“Rispetto la rabbia dei familiari ma questo resta un giorno storico”
ROMA — «Non sono stati funerali di Stato, è vero, ma resteranno come un momento solenne in cui abbiamo raccontato al mondo che il nostro Paese sta faticosamente cambiando». Il ministro dell’Integrazione, Cecile Kyenge, è appena atterrata a Ciampino, di ritorno dai funerali di Agrigento. Lì ha incontrato i rappresentanti di molte comunità migranti e confessioni religiose. E ha assistito alle proteste. «Ora il 3 ottobre, data della tragedia di Lampedusa, potrebbe diventare il giorno del ricordo delle vittime del mare».
Ministro, i funerali dei morti di Lampedusa non sono stati un’occasione mancata?
«Dal mio punto di vista no, anzi sono stati un passaggio importante che ci spinge tutti a ripensare il nostro approccio verso l’immigrazione e verso quelle morti in mare che si susseguono da anni, rischiando di diventare una macabra routine».
In che senso, un passaggio importante?
«Ora tutti si sono accorti che quei morti sono persone e la cerimonia funebre ha voluto concretizzare questo: per la prima volta si è tenuta una cerimonia ufficiale per persone nate altrove e che non hanno nazionalità italiana».
Ma non sarebbe stato più giusto un funerale di Stato?
«Non vorrei soffermarmi troppo sulle polemiche, dietro i funerali di Stato c’è tutta una burocrazia che si deve muovere. Non credo sia questo il punto più importante: voglio ribadire invece che ai funerali di Agrigento c’erano le istituzioni italiane, impegnate in una cerimonia
ufficiale».
Ma mancavano i sopravvissuti alla tragedia e i famigliari delle vittime. E il sindaco di Lampedusa, Giusi Nicolini, ha parlato di una cerimonia che sa di «falsità».
«Sia chiaro, ogni critica costruttiva è legittima. E nei momenti di dolore può anche esplodere la rabbia delle persone. Ma preferisco non entrare
nelle polemiche. I cambiamenti culturali profondi sono lenti e quello di oggi non è stato un passo falso, ma un momento importante per il nostro Paese».
Non si è rischiato di ridurre i funerali a una passerella di ministri?
«Nessun rappresentate di governo ha preso la parola. È stato invece un momento di dialogo interreligioso, hanno parlato solo i rappresentanti delle varie confessioni, nel rispetto di tutti. Ripeto, le polemiche rischiano di far passare in secondo piano il messaggio che da Agrigento arriva all’Europa intera: l’Italia è un Paese che sta, seppure faticosamente, cercando di cambiare».
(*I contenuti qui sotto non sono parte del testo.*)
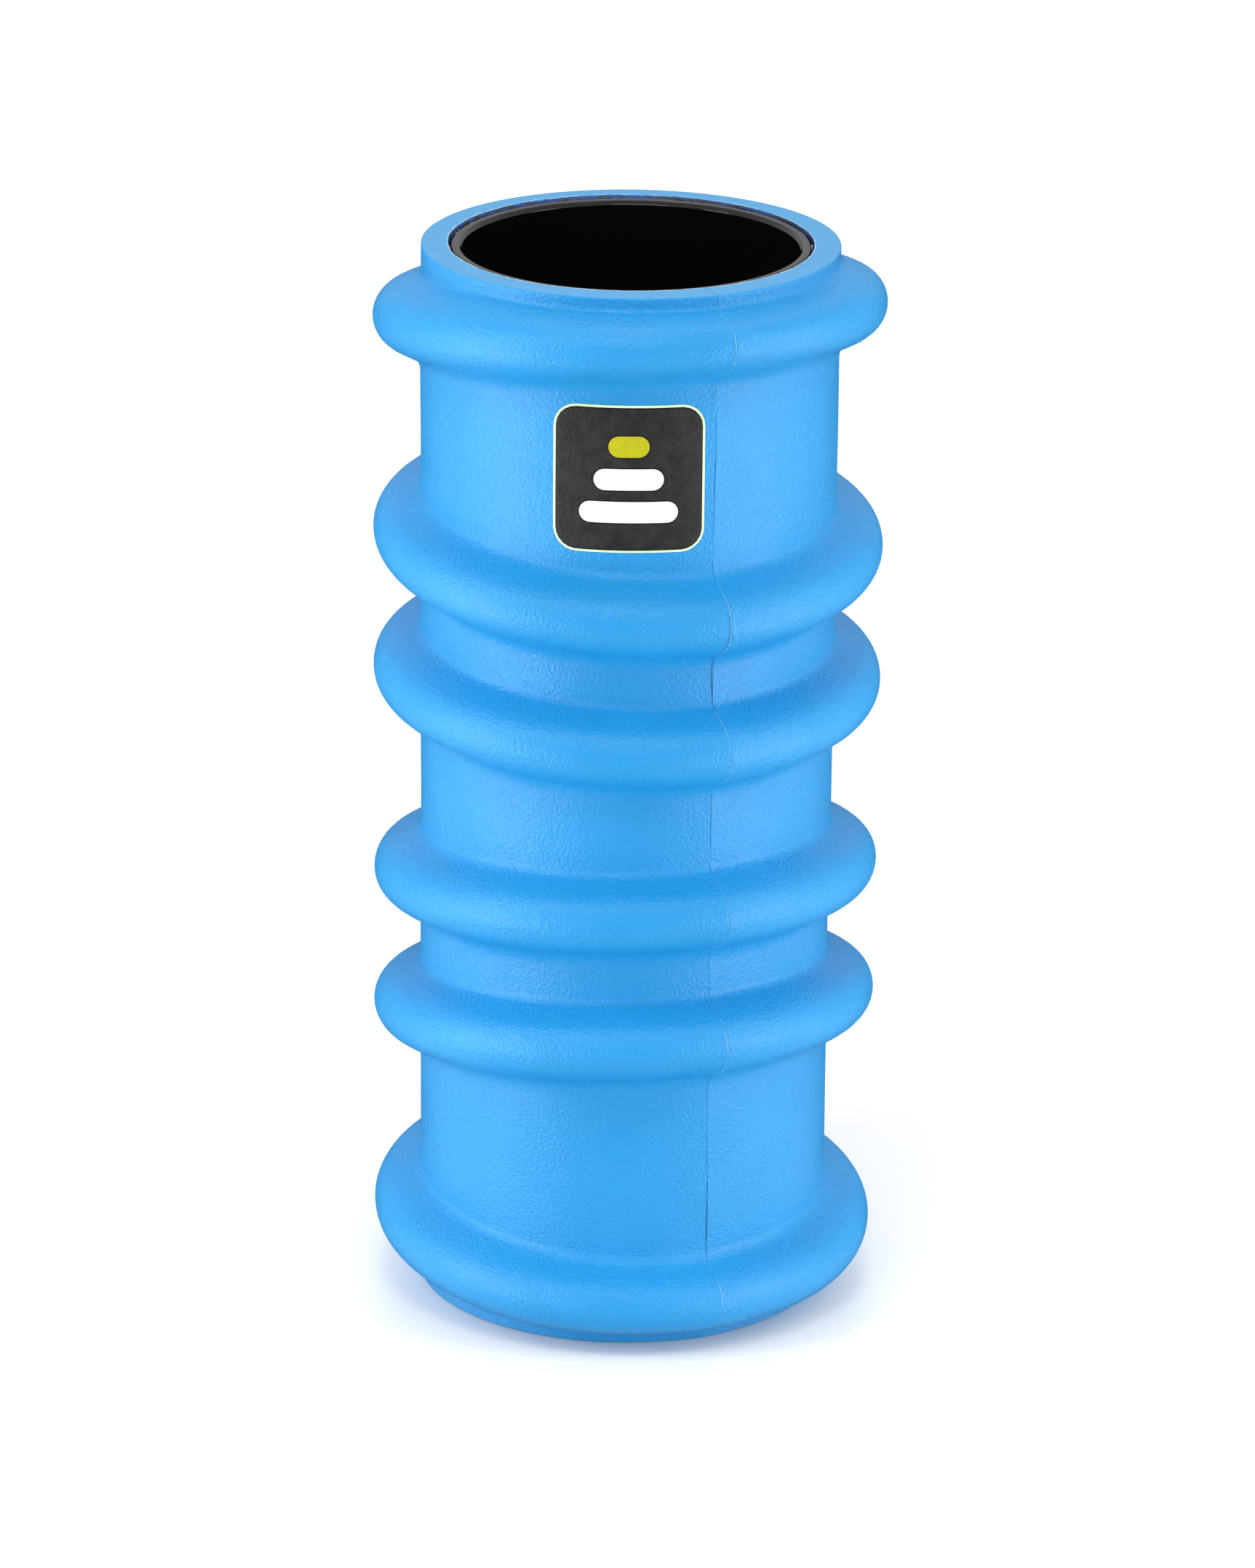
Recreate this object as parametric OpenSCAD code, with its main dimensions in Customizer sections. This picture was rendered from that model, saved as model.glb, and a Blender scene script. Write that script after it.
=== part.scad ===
// Hollow-core textured foam roller, standing on one end.
// A moulded foam sleeve with six raised ribs is wrapped round a rigid pipe and
// glued along a butt joint. A four-layer badge sits between the top two ribs.
// Origin: centre of the lower end face. +Z runs along the roller's axis.
// Azimuths are counted from the front (-Y) towards +X.

/* [Overall] */
// Length of the roller
overall_length = 330; // [300:1:360]
// Diameter of the foam between the ribs
body_d = 125.4; // [122:0.2:130]
// Diameter over the crests of the ribs
rib_d = 154; // [148:0.5:158]

/* [Core pipe] */
// Outer diameter of the pipe
core_d = 107.8; // [104:0.2:110]
// Wall thickness of the pipe
core_wall = 3.5; // [2.5:0.1:5]
// How far each end of the pipe sits inside the foam's end face
core_recess = 0.4; // [0.2:0.1:3]
// Chamfer round the mouth of the bore
mouth_chamfer = 1; // [0.4:0.1:1.5]
// Chamfer round the outer edge of the pipe's ends
edge_chamfer = 0.5; // [0.2:0.1:1]
// Thickness of the contact cement between the pipe and the foam
cement_t = 0.2; // [0.1:0.05:0.4]

/* [Ribs] */
// Height of the first and last rib above the nearer end face
end_rib_z = 20.25; // [18:0.25:24]
// Spacing of the first two ribs, and of the last two
wide_pitch = 70.75; // [64:0.25:74]
// Spacing of the second and third ribs, and of the fourth and fifth
close_pitch = 42.9; // [38:0.1:46]
// How far the moulded pattern sits above the middle of the roller
pattern_shift = 0.5; // [0:0.1:1]
// Radius of the rounded crest
crest_r = 9.5; // [7:0.1:10]
// Slope of the flanks, measured from the roller's axis
flank_slope = 64; // [55:1:75]
// Radius of the fillet where the upper flank meets the body
upper_root_r = 2.4; // [1.5:0.1:6]
// Radius of the fillet where the lower flank meets the body
lower_root_r = 6.5; // [3:0.5:8]
// Height of the plain neck at each end, where the ribs are cut flat
end_neck = 5; // [3:0.5:7]

/* [Rib waves] */
// Rise and fall of the end ribs round the roller
end_wave = 7.2; // [0:0.1:9]
// Rise and fall of the second and fifth ribs
second_wave = 7.3; // [0:0.1:9]
// Rise and fall of the third and fourth ribs
inner_wave = 5.2; // [0:0.1:8]
// Rise that all the ribs share towards the wave's peak
common_rise = 0.3; // [0:0.1:1.5]
// Azimuth of the waves' peaks
wave_azimuth = 20.6; // [0:0.2:60]

/* [Butt joint] */
// Azimuth of the joint that closes the sleeve
joint_azimuth = 23.5; // [22:0.5:60]
// Thickness of the glue line in the joint
joint_t = 0.3; // [0.2:0.05:0.6]
// How far the glue stays below the foam's surface
joint_inset = 0.4; // [0.2:0.1:1]

/* [Badge] */
// Width and height of the badge, measured round the foam
badge_w = 45; // [30:0.5:50]
// Height of the badge's centre above the lower end face
badge_z = 275.25; // [270:0.25:280]
// Radius of the badge's corners
badge_corner_r = 7; // [2:0.5:12]
// Width of the border that shows round the dark field
border_w = 0.7; // [0.4:0.1:2]
// Thickness of the border layer, of the field and of the marks
badge_layer_t = 0.2; // [0.15:0.05:0.5]
// Height of each bar of the badge's mark
bar_h = 6.5; // [4:0.5:8]
// Distance between the centres of two bars
bar_pitch = 10; // [9:0.5:12]
// Length of the shortest bar
bar_min_w = 12; // [10:0.5:14]
// Extra length of each bar below the shortest one
bar_step_w = 8.5; // [4:0.5:9]

/* [Hidden] */

$fn = 96;
eps = 0.01;

body_r = body_d / 2;
rib_r = rib_d / 2;
core_r = core_d / 2;
bore_r = core_r - core_wall;
foam_bore_r = core_r + cement_t;
core_top = overall_length - core_recess;
middle_z = overall_length / 2;

// Ribs from the lowest to the highest: height and signed wave at the crest
rib_z = [end_rib_z,
         end_rib_z + wide_pitch,
         end_rib_z + wide_pitch + close_pitch,
         overall_length - end_rib_z - wide_pitch - close_pitch,
         overall_length - end_rib_z - wide_pitch,
         overall_length - end_rib_z];
rib_wave = [-end_wave, second_wave, inner_wave, -inner_wave, -second_wave, end_wave];

// The fillet stops short of the body, so that a rib enters the body at a
// clear angle, and the ring goes on down inside the foam.
root_end_slope = 14;
root_depth = 3;
foot_margin = 1;
arc_step = 5;

// Radius at which a tilted ring matches its wave
wave_r = (body_r + rib_r) / 2;

function rise_angle(i) = atan((rib_wave[i] + common_rise) / wave_r);

// Half of a rib's section as [radius, height] points, from crest to root
function half_rib(fillet_r, inset) =
    let (crest = crest_r - inset,
         root = fillet_r + inset,
         crest_x = rib_r - crest_r,
         root_x = body_r + fillet_r,
         crest_end = crest * [cos(flank_slope), sin(flank_slope)] + [crest_x, 0],
         root_start_x = root_x - root * cos(flank_slope),
         drop = crest_end[0] - root_start_x,
         root_start_y = crest_end[1] + drop / tan(flank_slope),
         root_y = root_start_y + root * sin(flank_slope))
    concat(
        [for (a = [0:arc_step:flank_slope]) crest * [cos(a), sin(a)] + [crest_x, 0]],
        [for (a = [flank_slope:-arc_step:root_end_slope])
            [root_x - root * cos(a), root_y - root * sin(a)]]
    );

function mirror_points(points) =
    [for (k = [len(points) - 1:-1:1]) [points[k][0], -points[k][1]]];

function rib_section(inset) =
    let (upper = half_rib(upper_root_r, inset),
         lower = half_rib(lower_root_r, inset),
         foot_r = body_r - root_depth,
         upper_foot_z = upper[len(upper) - 1][1] + foot_margin,
         lower_foot_z = lower[len(lower) - 1][1] + foot_margin)
    concat(mirror_points(lower), upper, [[foot_r, upper_foot_z], [foot_r, -lower_foot_z]]);

function round_box(w, h, r) =
    [for (corner = [0:3])
        let (sx = (corner == 0 || corner == 3) ? 1 : -1,
             sy = corner < 2 ? 1 : -1)
        for (a = [0:arc_step * 3:90])
            [sx * (w / 2 - r), sy * (h / 2 - r)] + r * [cos(a + 90 * corner), sin(a + 90 * corner)]];

module rib(i, inset = 0)
{
    translate([0, 0, rib_z[i] + pattern_shift])
        rotate(a = rise_angle(i), v = [-cos(wave_azimuth), -sin(wave_azimuth), 0])
            rotate_extrude()
                polygon(rib_section(inset));
}

// The foam's outer form, drawn in by an inset on every side
module foam_form(inset = 0)
{
    neck = end_neck + inset;
    translate([0, 0, inset])
        cylinder(h = overall_length - 2 * inset, r = body_r - inset);
    intersection() {
        union() {
            for (i = [0:5])
                rib(i, inset);
        }
        translate([0, 0, neck])
            cylinder(h = overall_length - 2 * neck, r = rib_r + 5);
    }
}

// A thin radial slab at the butt joint
module joint_slab(thickness, extra = 0)
{
    rotate([0, 0, joint_azimuth - 90])
        translate([foam_bore_r - extra, -thickness / 2, -extra])
            cube([rib_r, thickness, overall_length + 2 * extra]);
}

// A plate that hugs the foam between two radii, with a flat outline as its edge
module curved_plate(inner_r, outer_r, outline)
{
    intersection() {
        difference() {
            translate([0, 0, badge_z - badge_w])
                cylinder(h = 2 * badge_w, r = outer_r);
            translate([0, 0, badge_z - badge_w - 1])
                cylinder(h = 2 * badge_w + 2, r = inner_r);
        }
        translate([0, 0, badge_z])
            rotate([90, 0, 0])
                linear_extrude(height = rib_r)
                    polygon(outline);
    }
}

// Straight-on width of a piece that measures w round the foam
function chord(w) = 2 * body_r * sin(w / 2 / body_r * 180 / PI);

module bar(step)
{
    w = chord(bar_min_w + step * bar_step_w);
    z = (1 - step) * bar_pitch;
    inner = body_r + 2 * badge_layer_t;
    translate([0, 0, z])
        curved_plate(inner, inner + badge_layer_t, round_box(w, bar_h, bar_h / 2 - eps));
}

module foam_sleeve()
{
    color("dodgerblue")
        difference() {
            foam_form();
            translate([0, 0, -1])
                cylinder(h = overall_length + 2, r = foam_bore_r);
            joint_slab(joint_t, 1);
        }
}

module core_tube()
{
    color("black")
        rotate_extrude()
            polygon([[bore_r, core_recess + mouth_chamfer],
                     [bore_r + mouth_chamfer, core_recess],
                     [core_r - edge_chamfer, core_recess],
                     [core_r, core_recess + edge_chamfer],
                     [core_r, core_top - edge_chamfer],
                     [core_r - edge_chamfer, core_top],
                     [bore_r + mouth_chamfer, core_top],
                     [bore_r, core_top - mouth_chamfer]]);
}

module core_cement()
{
    margin = core_recess + edge_chamfer;
    color("wheat")
        translate([0, 0, margin])
            difference() {
                cylinder(h = overall_length - 2 * margin, r = foam_bore_r);
                translate([0, 0, -1])
                    cylinder(h = overall_length, r = core_r);
            }
}

module joint_glue()
{
    color("lightskyblue")
        difference() {
            intersection() {
                foam_form(joint_inset);
                joint_slab(joint_t);
            }
            translate([0, 0, -1])
                cylinder(h = overall_length + 2, r = foam_bore_r);
        }
}

module badge_border()
{
    w = chord(badge_w);
    color("yellowgreen")
        curved_plate(body_r, body_r + badge_layer_t, round_box(w, badge_w, badge_corner_r));
}

module badge_field()
{
    w = chord(badge_w - 2 * border_w);
    h = badge_w - 2 * border_w;
    color("dimgray")
        curved_plate(body_r + badge_layer_t, body_r + 2 * badge_layer_t,
                     round_box(w, h, badge_corner_r - border_w));
}

module badge_white_bars()
{
    color("white") {
        bar(1);
        bar(2);
    }
}

module badge_lime_bar()
{
    color("olive")
        bar(0);
}

foam_sleeve();
core_tube();
core_cement();
joint_glue();
badge_border();
badge_field();
badge_white_bars();
badge_lime_bar();
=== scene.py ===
"""Looks of the hollow-core foam roller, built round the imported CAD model.

Lengths are in millimetres until a mesh is made; the lights and the camera are
in metres. Azimuths run from the front (-Y) towards +X, in radians, and heights
are above the lower end face.
"""
import math

import bpy
import numpy as np
from mathutils import Matrix, Vector


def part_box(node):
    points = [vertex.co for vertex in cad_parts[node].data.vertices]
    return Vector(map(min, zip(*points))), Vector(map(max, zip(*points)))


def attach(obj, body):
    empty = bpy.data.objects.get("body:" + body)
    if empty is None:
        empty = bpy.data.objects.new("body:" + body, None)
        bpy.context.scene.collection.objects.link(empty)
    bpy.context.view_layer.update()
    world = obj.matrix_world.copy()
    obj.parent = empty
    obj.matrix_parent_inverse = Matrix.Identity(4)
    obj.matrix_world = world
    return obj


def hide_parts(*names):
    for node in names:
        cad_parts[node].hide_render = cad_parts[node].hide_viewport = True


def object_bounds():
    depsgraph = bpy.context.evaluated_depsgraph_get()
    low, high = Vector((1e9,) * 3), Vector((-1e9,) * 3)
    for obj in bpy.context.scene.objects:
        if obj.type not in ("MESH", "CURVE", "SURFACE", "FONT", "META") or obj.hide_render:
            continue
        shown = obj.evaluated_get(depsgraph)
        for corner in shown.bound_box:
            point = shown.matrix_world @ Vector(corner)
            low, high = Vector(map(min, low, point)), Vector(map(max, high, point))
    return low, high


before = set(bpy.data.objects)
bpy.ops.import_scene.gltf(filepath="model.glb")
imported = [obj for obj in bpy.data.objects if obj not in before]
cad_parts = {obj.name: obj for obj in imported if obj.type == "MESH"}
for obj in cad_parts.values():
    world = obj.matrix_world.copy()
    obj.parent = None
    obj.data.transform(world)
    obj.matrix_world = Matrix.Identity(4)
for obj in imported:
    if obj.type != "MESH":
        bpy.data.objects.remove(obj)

CAD_LOW, CAD_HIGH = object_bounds()
MM = 0.001
TAU = 2 * math.pi
rng = np.random.default_rng(7)

# ---------------------------------------------------------------- sizes

_, sleeve_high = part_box("foam_sleeve")
_, core_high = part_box("core_tube")
cement_low, cement_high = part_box("core_cement")
border_low, border_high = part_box("badge_border")

LENGTH = sleeve_high.z / MM
RIB_R = round(CAD_HIGH.x / MM, 1)
BODY_R = 62.7
CORE_R = round(core_high.x / MM, 1)
CORE_TOP = core_high.z / MM
CORE_WALL = 3.5
BORE_R = CORE_R - CORE_WALL
FOAM_BORE_R = CORE_R + 0.2

# Ribs from the lowest to the highest: mean height of the crest, and its rise towards WAVE_AZ
RIB_Z = np.array([20.75, 91.5, 134.4, 196.6, 239.5, 310.25])
RIB_WAVE = np.array([-6.5, 7.6, 5.5, -4.9, -7.0, 7.5])
WAVE_AZ = math.radians(20.6)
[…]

La tragedia di Lampedusa ha cambiato tutto?
«Sì, quella tragedia è per tutti una spinta a fare di più, a guardare in faccia la realtà. Per me è un motivo in più d’urgenza per compiere fino in fondo il mio dovere da ministro».
Il sindaco di Lampedusa chiede che il 3 ottobre, data del tragico naufragio, diventi un giorno della memoria.
«Non mi dispiacerebbe se quella data diventasse un’occasione per ricordare le vittime del mare. Deve essere però una scelta condivisa all’interno di un percorso, già cominciato, di approccio diverso a tutto il fenomeno dell’immigrazione».